As every animation that makes even a marginal profit gets a sequel in the twenty-first century, considering Frozen's utter domination of the box office and home entertainment realms in 2013 and indeed for years afterwards, it was only natural Disney would make another instalment. That first Frozen film was a genuine, happy surprise, a fairy tale in the studio's traditional style that nevertheless felt relevant and entertaining in a very modern manner, with a good score, winning animation and most importantly, the characters transcended their archetypes to take flight in the imaginations of millions across the world, be they little kids or viewers of any older age, really.

But what of Frozen II, how did it stand up?

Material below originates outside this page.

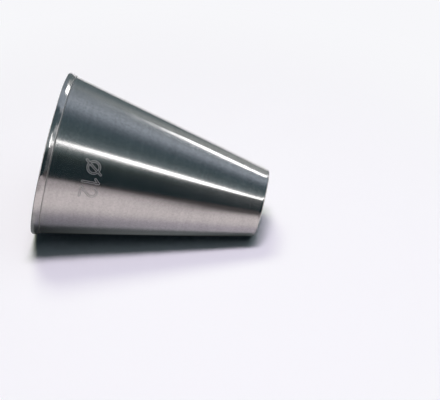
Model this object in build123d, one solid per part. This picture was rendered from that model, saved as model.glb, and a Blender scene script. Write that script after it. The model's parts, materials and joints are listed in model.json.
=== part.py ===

Obviously, it guaranteed a built-in audience, and they certainly did not let Disney down, flocking to this and seeing the younger fans watching it over and over much as they had the initial instalment. However, there were grumbles that while the animation was well up to the expected standard, very little else was, as considering it had taken six years to make, it was disappointingly scrappy otherwise, taking the original's Hans Christian Andersen source and ignoring it in favour of something more reminiscent of eighties live action fantasy cult movies The Neverending Story or The Princess Bride, only less cohesive overall.

It was essentially a quest tale we were offered here, which was all very well but precisely what the characters were questing for remained somewhat difficult to discern, looking for all the world as if Elsa (voiced by Idina Menzel) and her non-magical sister Anna (Kristen Bell) were competing in a computer game to pick up icons for points as if this was a supersized, distaff game of Super Mario Bros. Those icons were representative of the elements - fire, water, air and earth - and a fifth's discovery was the point of the plot, which somehow tied in with the deaths of the ladies' parents and the conspiracy behind what had actually happened to Arendelle's neighbours, but where the original hit upon a formula that generated an instant classic, if they had started with this one it's doubtful a sequel would ever have happened.

It was not a dead loss, some of the jokes were pretty funny, the character design was strong and the voice cast enthusiastic and distinctive to add personality to what otherwise looked a shade too corporate, as if this was taking place in some fenced off part of Disney World, but crucially there was no song to rival Let It Go. All the tunes were much of a muchness, with nothing truly standing out for any great length of time, and lacking the circumstances that would have elevated them as that big melody did for the first Frozen. There were a few monsters, though the rock giants resembled, well, Rockbiter from The Neverending Story, and a superhero air to proceedings were indicating that this was a follower now, not a leader, and not only the follower of a far more accomplished movie either. While the first was a work that you can see the youngest fans would look back on and not be embarrassed liking in the slightest, it was more of a problem to imagine anyone seeing this as a childhood favourite standing up years later. Music by Christophe Beck.